Check the appropriate box below if the Form 8-K is intended to simultaneously satisfy the filing obligation of the Registrant under any of the following provisions:

 

¨   Written communications pursuant to Rule 425 under the Securities Act
¨   Soliciting material pursuant to Rule 14a-12 under the Exchange Act
o   Pre-commencement communications pursuant to Rule 14d-2(b) under the Exchange Act
o   Pre-commencement communications pursuant to Rule 13e-4(c) under the Exchange Act

 

 
 

  

Item 8.01. Other Events.

 

On November 20, 2012, SCG Financial Acquisition Corp., a Delaware corporation (“SCG”), consented to the transfer of fifty percent (50%) of the equity interests of SCG Financial Holdings LLC, an Illinois limited liability company and the sponsor of SCG (“Sponsor”), to 2012 DOOH Investments LLC, an Illinois limited liability company (“Buyer”), an entity ultimately controlled by Donald R. Wilson, Jr.
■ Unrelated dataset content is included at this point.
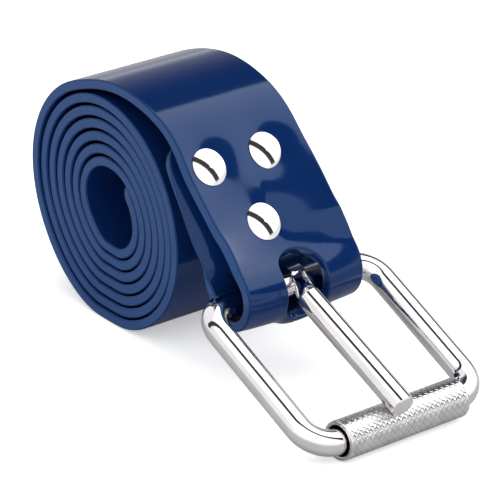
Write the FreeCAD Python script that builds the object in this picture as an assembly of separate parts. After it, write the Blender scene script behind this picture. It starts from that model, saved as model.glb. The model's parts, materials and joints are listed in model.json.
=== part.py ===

SCG further consented to Buyer having the right to vote fifty percent (50%) of the shares of SCG’s common stock, par value $0.0001 per share, owned by Sponsor.

 

In connection with the purchase by Buyer described above, Buyer executed a Joinder to that certain Letter Agreement re: Initial Public Offering, dated April 12, 2011, among SCG, Gregory H. Sachs, not individually but as Trustee of the Gregory H. Sachs Revocable Trust, Under Declaration of Trust Dated April 24, 1998, as Amended and Restated, Gerald M. Sachs, not individually but as Trustee of the 2011 Sachs Family Trust, Gregory H. Sachs, individually, Michelle Sibley, Loren Buck, Michael Wallach and Kenneth Leonard (the “Joinder”). A copy of the Joinder is furnished as Exhibit 99.1 to this Current Report on Form 8-K.

 

The information in this Current Report, including the Exhibit 99.1, shall not be deemed to be “filed” for the purposes of Section 18 of the Securities Exchange Act of 1934, as amended, or otherwise subject to the liabilities of that Section. It shall not be deemed incorporated in any filing under the Securities Act of 1933, as amended, except as shall be expressly set forth by specific reference in such a filing.

 

Item 9.01. Financial Statements and Exhibits.

 

(d)Exhibits.

 

Exhibit NumberExhibit

 

99.1*Joinder to Letter Agreement re: Initial Public Offering, dated November 20, 2012

   

*Filed herewith.

 

 
 

 

SIGNATURE

 

Pursuant to the requirements of the Securities Exchange Act of 1934, the registrant has duly caused this report to be signed on its behalf by the undersigned, hereunto duly authorized.

 

 

Dated: November 21, 2012 SCG FINANCIAL ACQUISITION CORP.